### [PROBLEM DESCRIPTION]
Take the material and output all of it exactly.
§ §
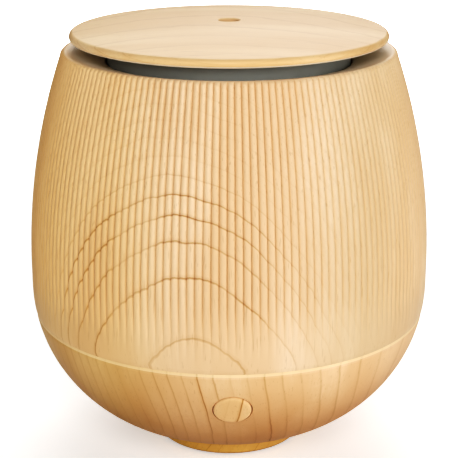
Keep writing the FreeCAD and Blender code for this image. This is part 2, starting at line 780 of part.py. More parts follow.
def make_switch():
    """Small board behind the button with its tact switch, both square to the button's axis."""
    board_thickness, half_length, half_width = 1.2, 13.0, 4.5
    back = SWITCH_BOARD_FACE - board_thickness
    slab = box("switch_slab", 2 * half_length, 2 * half_width, board_thickness,
               on_button_axis(back, -half_length, -half_width), BUTTON_OUT)
    holes, screws = [], []
    for side in (-1, 1):
        across = side * SWITCH_BOSS_OFFSET
        hole_start = on_button_axis(back - 1, across)
        holes.append(clearance(f"switch_hole_{side}", SWITCH_SCREW, 4.0, hole_start, BUTTON_OUT))
        seat = on_button_axis(back, across)
        screws.append(screw(f"switch_screw_{side}", SWITCH_SCREW, seat, BUTTON_OUT))
    keep(cut("switch_board", slab, holes), "switch_board")
    keep(group("switch_screws", screws), "switch_screws")
    side = 6.0
    corner = on_button_axis(SWITCH_BOARD_FACE, -side / 2, -side / 2)
    housing = box("switch_block", side, side, 3.5, corner, BUTTON_OUT)
    bore = cylinder("switch_bore", 1.85, 3.0, on_button_axis(SWITCH_BOARD_FACE + 1.5), BUTTON_OUT)
    keep(cut("tact_switch", housing, [bore]), "tact_switch")


def make_leads():
    """Wires from the board sockets to the fan, the transducer, the switch and the power jack."""
    top = d.board_level + d.board_thickness
    socket_face = d.board_front + 0.5
    socket_level = top + 1.3
    fan_face = d.fan_side / 2 + 0.25
    keep(lead("fan_lead", [
        (-10, fan_face, d.fan_level + 4),
        (-10, fan_face + 2.3, d.fan_level + 4.4),
        (-12, fan_face + 1.8, socket_level - 0.6),
        (-12, socket_face, socket_level),
    ], 0.7), "fan_lead")
    keep(lead("transducer_lead", [
        (0, 2, d.disc_level - 0.2),
        (0, 3, d.clamp_level - 1.6),
        (0, 11, d.clamp_level - 1.7),
        (0, socket_face, socket_level),
    ], 0.6), "transducer_lead")
    switch_edge = SWITCH_BOARD_FACE - 0.6
    keep(lead("switch_lead", [
        on_button_axis(switch_edge, 6.5, -4.65),
        on_button_axis(switch_edge, 6.5, -9.5),
        (14, -36, d.board_level),
        (25, -12, d.board_level - 2),
        (26, 8, d.board_level - 1.4),
        (20, 16.5, d.board_level - 0.9),
        (12, 17.0, socket_level - 0.4),
        (12, socket_face, socket_level),
    ], 0.7), "switch_lead")
    board_back = d.board_front + d.board_width + 0.15
    jack_back = d.jack_boss_back - 5
    keep(lead("power_lead", [
        (0, jack_back, d.jack_level - d.jack_barrel - 0.15),
        (0.5, jack_back, top + 1),
        (7, jack_back - 3.5, top - 0.8),
        (7, board_back, top - 0.8),
    ], 0.7), "power_lead")


# ---------------------------------------------------------------- fan


def make_fan_frame():
    """Square fan housing with its struts, sleeve bearing, coil and screws."""
    strut, tube_radius, bearing_radius = 1.2, 3.2, 2.1
    side = d.fan_side
    level = d.fan_level
    bearing_bore = d.shaft_radius + 0.05
    block = box("fan_block", side, side, d.fan_depth, (-side / 2, -side / 2, level))
    hollow = cut("fan_hollow", block, [cylinder("fan_tunnel", d.fan_bore, 20.0, (0, 0, level - 5))])
    hub = cylinder("fan_hub_disc", 6.4, strut, (0, 0, level))
    tube = cylinder("fan_hub_tube", tube_radius, 6.1, (0, 0, level))
    bars = [
        box(f"fan_strut_{turn}", side / 2 - 0.6, 1.6, strut, (0, 0, level), Rotation(Vector(0, 0, 1), turn))
        for turn in (10, 130, 250)
    ]
    blank = joined("fan_frame_blank", [hollow, hub, tube, *bars])
    tools = [cylinder("bearing_seat", bearing_radius, 12.0, (0, 0, level + 0.5))]
    screws = []
    for x_side in (-1, 1):
        for y_side in (-1, 1):
            x, y = d.fan_screw_offset * x_side, d.fan_screw_offset * y_side
            tag = f"{x_side}_{y_side}"
            tools.append(clearance(f"fan_hole_{tag}", FAN_SCREW, 12.0, (x, y, level - 1)))
            screws.append(screw(f"fan_screw_{tag}", FAN_SCREW, (x, y, level + d.fan_depth), DOWN))
    keep(cut("fan_frame", blank, tools), "fan_frame")
    keep(group("fan_screws", screws), "fan_screws")
    keep(turned("fan_bearing", [
        (bearing_bore, level + 0.5),
        (bearing_radius, level + 0.5),
        (bearing_radius, level + 5.9),
        (bearing_bore, level + 5.9),
    ]), "fan_bearing")
    keep(turned("fan_coil", [
        (tube_radius + 0.1, level + 1.6),
        (5.3, level + 1.6),
        (5.3, level + 5.6),
        (tube_radius + 0.1, level + 5.6),
    ]), "fan_coil")


def make_fan_rotor():
    """Cup-shaped hub with pitched blades, pressed on its shaft."""
    low, high = d.fan_level + 1.6, d.fan_level + 7.6
    hub = turned("rotor_hub", [
        (d.shaft_radius, high - 1.2),
        (d.fan_hub_radius - 0.8, high - 1.2),
        (d.fan_hub_radius - 0.8, low),
        (d.fan_hub_radius, low),
        (d.fan_hub_radius, high - 0.6),
        (d.fan_hub_radius - 0.6, high),
        (d.shaft_radius, high),
    ])
    blade_count, blade_pitch, blade_thickness, blade_chord = 7, 48, 0.8, 6.4
    root_radius, tip_radius = d.fan_hub_radius - 2.6, d.fan_bore - 0.7
    middle = (low + high) / 2
    blades = []
    for index in range(blade_count):
        spin = Rotation(Vector(0, 0, 1), 360 / blade_count * (index + 0.5))
        tilt = spin * Rotation(Vector(1, 0, 0), blade_pitch)
        corner = tilt.multVec(Vector(root_radius.value, -blade_thickness / 2, -blade_chord / 2))
        blades.append(box(f"blade_{index}", tip_radius - root_radius, blade_thickness, blade_chord,
                          (corner.x, corner.y, middle + corner.z), tilt))
    core = cylinder("blade_core", d.fan_hub_radius - 0.4, 20.0, (0, 0, d.fan_level - 5))
    trimmed = cut("blades_outside_hub", joined("blade_star", blades), [core])
    keep(joined("fan_rotor", [hub, trimmed]), "fan_rotor")
    keep(cylinder("fan_shaft", d.shaft_radius, 6.8, (0, 0, d.fan_level + 0.8)), "fan_shaft")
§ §
### [WRITTEN ANSWER]
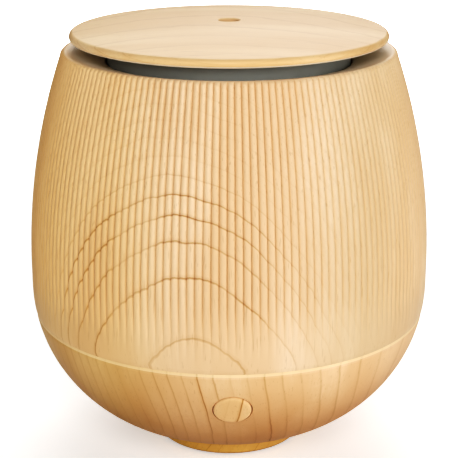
Keep writing the FreeCAD and Blender code for this image. This is part 2, starting at line 780 of part.py. More parts follow.
def make_switch():
    """Small board behind the button with its tact switch, both square to the button's axis."""
    board_thickness, half_length, half_width = 1.2, 13.0, 4.5
    back = SWITCH_BOARD_FACE - board_thickness
    slab = box("switch_slab", 2 * half_length, 2 * half_width, board_thickness,
               on_button_axis(back, -half_length, -half_width), BUTTON_OUT)
    holes, screws = [], []
    for side in (-1, 1):
        across = side * SWITCH_BOSS_OFFSET
        hole_start = on_button_axis(back - 1, across)
        holes.append(clearance(f"switch_hole_{side}", SWITCH_SCREW, 4.0, hole_start, BUTTON_OUT))
        seat = on_button_axis(back, across)
        screws.append(screw(f"switch_screw_{side}", SWITCH_SCREW, seat, BUTTON_OUT))
    keep(cut("switch_board", slab, holes), "switch_board")
    keep(group("switch_screws", screws), "switch_screws")
    side = 6.0
    corner = on_button_axis(SWITCH_BOARD_FACE, -side / 2, -side / 2)
    housing = box("switch_block", side, side, 3.5, corner, BUTTON_OUT)
    bore = cylinder("switch_bore", 1.85, 3.0, on_button_axis(SWITCH_BOARD_FACE + 1.5), BUTTON_OUT)
    keep(cut("tact_switch", housing, [bore]), "tact_switch")


def make_leads():
    """Wires from the board sockets to the fan, the transducer, the switch and the power jack."""
    top = d.board_level + d.board_thickness
    socket_face = d.board_front + 0.5
    socket_level = top + 1.3
    fan_face = d.fan_side / 2 + 0.25
    keep(lead("fan_lead", [
        (-10, fan_face, d.fan_level + 4),
        (-10, fan_face + 2.3, d.fan_level + 4.4),
        (-12, fan_face + 1.8, socket_level - 0.6),
        (-12, socket_face, socket_level),
    ], 0.7), "fan_lead")
    keep(lead("transducer_lead", [
        (0, 2, d.disc_level - 0.2),
        (0, 3, d.clamp_level - 1.6),
        (0, 11, d.clamp_level - 1.7),
        (0, socket_face, socket_level),
    ], 0.6), "transducer_lead")
    switch_edge = SWITCH_BOARD_FACE - 0.6
    keep(lead("switch_lead", [
        on_button_axis(switch_edge, 6.5, -4.65),
        on_button_axis(switch_edge, 6.5, -9.5),
        (14, -36, d.board_level),
        (25, -12, d.board_level - 2),
        (26, 8, d.board_level - 1.4),
        (20, 16.5, d.board_level - 0.9),
        (12, 17.0, socket_level - 0.4),
        (12, socket_face, socket_level),
    ], 0.7), "switch_lead")
    board_back = d.board_front + d.board_width + 0.15
    jack_back = d.jack_boss_back - 5
    keep(lead("power_lead", [
        (0, jack_back, d.jack_level - d.jack_barrel - 0.15),
        (0.5, jack_back, top + 1),
        (7, jack_back - 3.5, top - 0.8),
        (7, board_back, top - 0.8),
    ], 0.7), "power_lead")


# ---------------------------------------------------------------- fan


def make_fan_frame():
    """Square fan housing with its struts, sleeve bearing, coil and screws."""
    strut, tube_radius, bearing_radius = 1.2, 3.2, 2.1
    side = d.fan_side
    level = d.fan_level
    bearing_bore = d.shaft_radius + 0.05
    block = box("fan_block", side, side, d.fan_depth, (-side / 2, -side / 2, level))
    hollow = cut("fan_hollow", block, [cylinder("fan_tunnel", d.fan_bore, 20.0, (0, 0, level - 5))])
    hub = cylinder("fan_hub_disc", 6.4, strut, (0, 0, level))
    tube = cylinder("fan_hub_tube", tube_radius, 6.1, (0, 0, level))
    bars = [
        box(f"fan_strut_{turn}", side / 2 - 0.6, 1.6, strut, (0, 0, level), Rotation(Vector(0, 0, 1), turn))
        for turn in (10, 130, 250)
    ]
    blank = joined("fan_frame_blank", [hollow, hub, tube, *bars])
    tools = [cylinder("bearing_seat", bearing_radius, 12.0, (0, 0, level + 0.5))]
    screws = []
    for x_side in (-1, 1):
        for y_side in (-1, 1):
            x, y = d.fan_screw_offset * x_side, d.fan_screw_offset * y_side
            tag = f"{x_side}_{y_side}"
            tools.append(clearance(f"fan_hole_{tag}", FAN_SCREW, 12.0, (x, y, level - 1)))
            screws.append(screw(f"fan_screw_{tag}", FAN_SCREW, (x, y, level + d.fan_depth), DOWN))
    keep(cut("fan_frame", blank, tools), "fan_frame")
    keep(group("fan_screws", screws), "fan_screws")
    keep(turned("fan_bearing", [
        (bearing_bore, level + 0.5),
        (bearing_radius, level + 0.5),
        (bearing_radius, level + 5.9),
        (bearing_bore, level + 5.9),
    ]), "fan_bearing")
    keep(turned("fan_coil", [
        (tube_radius + 0.1, level + 1.6),
        (5.3, level + 1.6),
        (5.3, level + 5.6),
        (tube_radius + 0.1, level + 5.6),
    ]), "fan_coil")


def make_fan_rotor():
    """Cup-shaped hub with pitched blades, pressed on its shaft."""
    low, high = d.fan_level + 1.6, d.fan_level + 7.6
    hub = turned("rotor_hub", [
        (d.shaft_radius, high - 1.2),
        (d.fan_hub_radius - 0.8, high - 1.2),
        (d.fan_hub_radius - 0.8, low),
        (d.fan_hub_radius, low),
        (d.fan_hub_radius, high - 0.6),
        (d.fan_hub_radius - 0.6, high),
        (d.shaft_radius, high),
    ])
    blade_count, blade_pitch, blade_thickness, blade_chord = 7, 48, 0.8, 6.4
    root_radius, tip_radius = d.fan_hub_radius - 2.6, d.fan_bore - 0.7
    middle = (low + high) / 2
    blades = []
    for index in range(blade_count):
        spin = Rotation(Vector(0, 0, 1), 360 / blade_count * (index + 0.5))
        tilt = spin * Rotation(Vector(1, 0, 0), blade_pitch)
        corner = tilt.multVec(Vector(root_radius.value, -blade_thickness / 2, -blade_chord / 2))
        blades.append(box(f"blade_{index}", tip_radius - root_radius, blade_thickness, blade_chord,
                          (corner.x, corner.y, middle + corner.z), tilt))
    core = cylinder("blade_core", d.fan_hub_radius - 0.4, 20.0, (0, 0, d.fan_level - 5))
    trimmed = cut("blades_outside_hub", joined("blade_star", blades), [core])
    keep(joined("fan_rotor", [hub, trimmed]), "fan_rotor")
    keep(cylinder("fan_shaft", d.shaft_radius, 6.8, (0, 0, d.fan_level + 0.8)), "fan_shaft")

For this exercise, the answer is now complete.